Output each line of the material exactly as it stands.

_Data excerpt_
-=-=-=-=-

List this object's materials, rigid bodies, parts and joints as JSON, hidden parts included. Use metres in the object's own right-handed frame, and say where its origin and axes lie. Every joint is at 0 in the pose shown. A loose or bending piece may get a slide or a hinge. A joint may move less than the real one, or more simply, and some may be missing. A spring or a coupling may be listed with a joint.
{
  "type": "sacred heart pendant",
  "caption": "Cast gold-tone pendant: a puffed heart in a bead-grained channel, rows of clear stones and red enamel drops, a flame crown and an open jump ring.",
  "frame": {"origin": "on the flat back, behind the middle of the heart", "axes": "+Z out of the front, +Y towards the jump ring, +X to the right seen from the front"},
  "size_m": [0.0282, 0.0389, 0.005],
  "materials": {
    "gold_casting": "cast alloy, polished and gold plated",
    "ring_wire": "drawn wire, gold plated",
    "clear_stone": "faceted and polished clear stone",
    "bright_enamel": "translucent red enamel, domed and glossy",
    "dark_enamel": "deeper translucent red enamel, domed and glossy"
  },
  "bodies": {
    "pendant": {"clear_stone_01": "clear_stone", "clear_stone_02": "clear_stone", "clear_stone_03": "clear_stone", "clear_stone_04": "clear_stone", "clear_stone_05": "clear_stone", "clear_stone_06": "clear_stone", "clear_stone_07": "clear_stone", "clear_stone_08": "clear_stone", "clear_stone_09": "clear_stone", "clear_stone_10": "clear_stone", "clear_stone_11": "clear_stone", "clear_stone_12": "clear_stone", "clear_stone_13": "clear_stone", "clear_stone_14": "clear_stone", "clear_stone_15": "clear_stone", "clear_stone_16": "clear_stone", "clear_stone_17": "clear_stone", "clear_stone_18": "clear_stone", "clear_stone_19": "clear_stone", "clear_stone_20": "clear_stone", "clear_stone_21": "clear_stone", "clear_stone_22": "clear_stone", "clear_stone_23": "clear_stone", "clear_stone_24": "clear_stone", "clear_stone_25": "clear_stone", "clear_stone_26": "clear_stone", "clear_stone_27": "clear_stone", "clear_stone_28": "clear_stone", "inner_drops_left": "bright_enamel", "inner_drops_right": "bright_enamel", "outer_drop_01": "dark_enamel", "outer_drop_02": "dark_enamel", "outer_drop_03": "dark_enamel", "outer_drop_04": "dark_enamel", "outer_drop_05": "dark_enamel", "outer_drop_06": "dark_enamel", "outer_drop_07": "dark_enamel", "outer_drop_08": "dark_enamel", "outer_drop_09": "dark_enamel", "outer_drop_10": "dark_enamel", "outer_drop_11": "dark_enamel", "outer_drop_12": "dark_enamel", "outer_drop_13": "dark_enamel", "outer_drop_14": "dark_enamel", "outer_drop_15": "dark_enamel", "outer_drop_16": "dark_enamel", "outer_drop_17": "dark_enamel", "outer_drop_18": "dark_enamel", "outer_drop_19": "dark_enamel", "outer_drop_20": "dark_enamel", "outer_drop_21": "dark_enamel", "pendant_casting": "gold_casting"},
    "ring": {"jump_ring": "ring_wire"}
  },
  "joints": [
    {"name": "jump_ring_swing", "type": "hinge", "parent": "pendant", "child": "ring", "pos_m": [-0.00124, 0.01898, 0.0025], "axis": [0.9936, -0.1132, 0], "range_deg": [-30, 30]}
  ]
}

-=-=-=-=-

_Reply to the task_
List this object's materials, rigid bodies, parts and joints as JSON, hidden parts included. Use metres in the object's own right-handed frame, and say where its origin and axes lie. Every joint is at 0 in the pose shown. A loose or bending piece may get a slide or a hinge. A joint may move less than the real one, or more simply, and some may be missing. A spring or a coupling may be listed with a joint.
{
  "type": "sacred heart pendant",
  "caption": "Cast gold-tone pendant: a puffed heart in a bead-grained channel, rows of clear stones and red enamel drops, a flame crown and an open jump ring.",
  "frame": {"origin": "on the flat back, behind the middle of the heart", "axes": "+Z out of the front, +Y towards the jump ring, +X to the right seen from the front"},
  "size_m": [0.0282, 0.0389, 0.005],
  "materials": {
    "gold_casting": "cast alloy, polished and gold plated",
    "ring_wire": "drawn wire, gold plated",
    "clear_stone": "faceted and polished clear stone",
    "bright_enamel": "translucent red enamel, domed and glossy",
    "dark_enamel": "deeper translucent red enamel, domed and glossy"
  },
  "bodies": {
    "pendant": {"clear_stone_01": "clear_stone", "clear_stone_02": "clear_stone", "clear_stone_03": "clear_stone", "clear_stone_04": "clear_stone", "clear_stone_05": "clear_stone", "clear_stone_06": "clear_stone", "clear_stone_07": "clear_stone", "clear_stone_08": "clear_stone", "clear_stone_09": "clear_stone", "clear_stone_10": "clear_stone", "clear_stone_11": "clear_stone", "clear_stone_12": "clear_stone", "clear_stone_13": "clear_stone", "clear_stone_14": "clear_stone", "clear_stone_15": "clear_stone", "clear_stone_16": "clear_stone", "clear_stone_17": "clear_stone", "clear_stone_18": "clear_stone", "clear_stone_19": "clear_stone", "clear_stone_20": "clear_stone", "clear_stone_21": "clear_stone", "clear_stone_22": "clear_stone", "clear_stone_23": "clear_stone", "clear_stone_24": "clear_stone", "clear_stone_25": "clear_stone", "clear_stone_26": "clear_stone", "clear_stone_27": "clear_stone", "clear_stone_28": "clear_stone", "inner_drops_left": "bright_enamel", "inner_drops_right": "bright_enamel", "outer_drop_01": "dark_enamel", "outer_drop_02": "dark_enamel", "outer_drop_03": "dark_enamel", "outer_drop_04": "dark_enamel", "outer_drop_05": "dark_enamel", "outer_drop_06": "dark_enamel", "outer_drop_07": "dark_enamel", "outer_drop_08": "dark_enamel", "outer_drop_09": "dark_enamel", "outer_drop_10": "dark_enamel", "outer_drop_11": "dark_enamel", "outer_drop_12": "dark_enamel", "outer_drop_13": "dark_enamel", "outer_drop_14": "dark_enamel", "outer_drop_15": "dark_enamel", "outer_drop_16": "dark_enamel", "outer_drop_17": "dark_enamel", "outer_drop_18": "dark_enamel", "outer_drop_19": "dark_enamel", "outer_drop_20": "dark_enamel", "outer_drop_21": "dark_enamel", "pendant_casting": "gold_casting"},
    "ring": {"jump_ring": "ring_wire"}
  },
  "joints": [
    {"name": "jump_ring_swing", "type": "hinge", "parent": "pendant", "child": "ring", "pos_m": [-0.00124, 0.01898, 0.0025], "axis": [0.9936, -0.1132, 0], "range_deg": [-30, 30]}
  ]
}